10 milliards d’économies en santé

Système de santé
10 milliards d’économies en santé

Manuel Valls, le nouveau Premier Ministre, a annoncé son objectif de 10 milliards d’euros d’économie en trois ans des dépenses publiques de santé.

Pour Frédéric Bizard, enseignant à Sciences-Po Paris, « un tel plan d’économie est possible à réaliser à condition de changer de politique de santé et de réformer structurellement notre système de santé ».

Il rappelle que notre système de santé est le plus coûteux au monde après celui des États-Unis pour des résultats sanitaires dans la moyenne des autres pays européens. La France dépense en effet 50 milliards d’euros de plus que la moyenne des pays de l’OCDE. « L’organisation hospitalo-centrée de notre système de soins, la forte incidence des maladies chroniques et la sur administration du système sont les trois raisons majeures de surcoûts du système », souligne-t-il.

Dans sa culture et ses structures de soins, la France privilégie l’hôpital et consomme 15 milliards d’euros de plus de soins hospitaliers avec 100 000 lits de plus que la moyenne des autres pays de l’OCDE. « Notre système de santé intègre 1,3 million de nouveaux patients chroniques chaque année dans un système de remboursement à 100 % qui en compte déjà près de 10 millions. Notre modèle est uniquement pensé pour gérer ce flux et non le limiter, ce qui n’est plus soutenable financièrement », ajoute Frédéric Bizard.

Sans parler des coûts d’administration du système, qui sont les plus élevés d’Europe et traduisent un État omnipotent dans la gestion quotidienne et absent dans l’orientation stratégique. Il existe des solutions pour réduire ces coûts mais il faudrait selon lui changer le logiciel de notre système de santé, ce qu’aucun politique ne s’est risqué à faire tant la santé est jugée à haut risque politique. « Il est nécessaire de réduire notre surface hospitalière et d’organiser les parcours de soins à partir de la ville pour les actifs et du domicile pour les personnes âgées. Il faut investir en amont du risque santé pour freiner le flux des nouveaux patients chroniques.
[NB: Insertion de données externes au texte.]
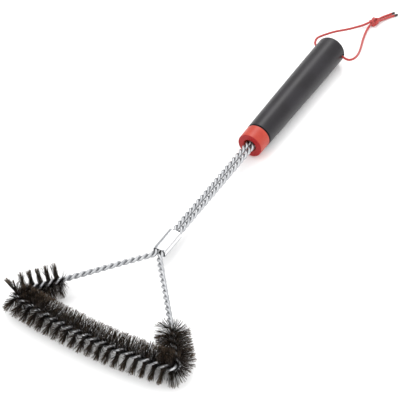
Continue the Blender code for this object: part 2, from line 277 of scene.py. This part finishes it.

C’est le transfert de capacités vers l’individu pour lui permettre de mieux gérer son risque santé en développant notamment l’éducation santé pour les bien portants et les malades, les matériels innovants d’autoévaluation, la santé au travail et dans les écoles », ajoute-t-il.

Il regrette que cela n’ait pas été évoqué dans le discours de politique générale du premier Ministre dont l’effet d’annonce est en fait très anxiogène. « Généraliser le tiers payant, ralentir la restructuration des hôpitaux publics, affaiblir la médecine de ville, renforcer les rentes des complémentaires santé aux dépens de l’assurance maladie ; la liste est longue de décisions contradictoires avec une politique de réduction des dépenses publiques de santé », pour Frédéric Bizard, lequel critique deux ans de politique discriminatoire et vindicative contre les établissements hospitaliers privés et les professionnels de santé libéraux.

La stratégie nationale de santé va selon lui à l’encontre d’un plan de modernisation du système associant efficience et qualité. Marisol Touraine devrait annoncer l’installation d’un service public territorial de santé. « En tentant de nationaliser l’offre de santé, on cherche à installer le modèle anglais, avec son rationnement des soins et ses files d’attente, en pire car sans l’efficacité économique de la mise en concurrence locale des offreurs de soins. Les plus grands zélateurs du service public en sont souvent les plus grands fossoyeurs. La dégradation du service public de l’éducation nationale illustre bien cette triste réalité », conclut-il.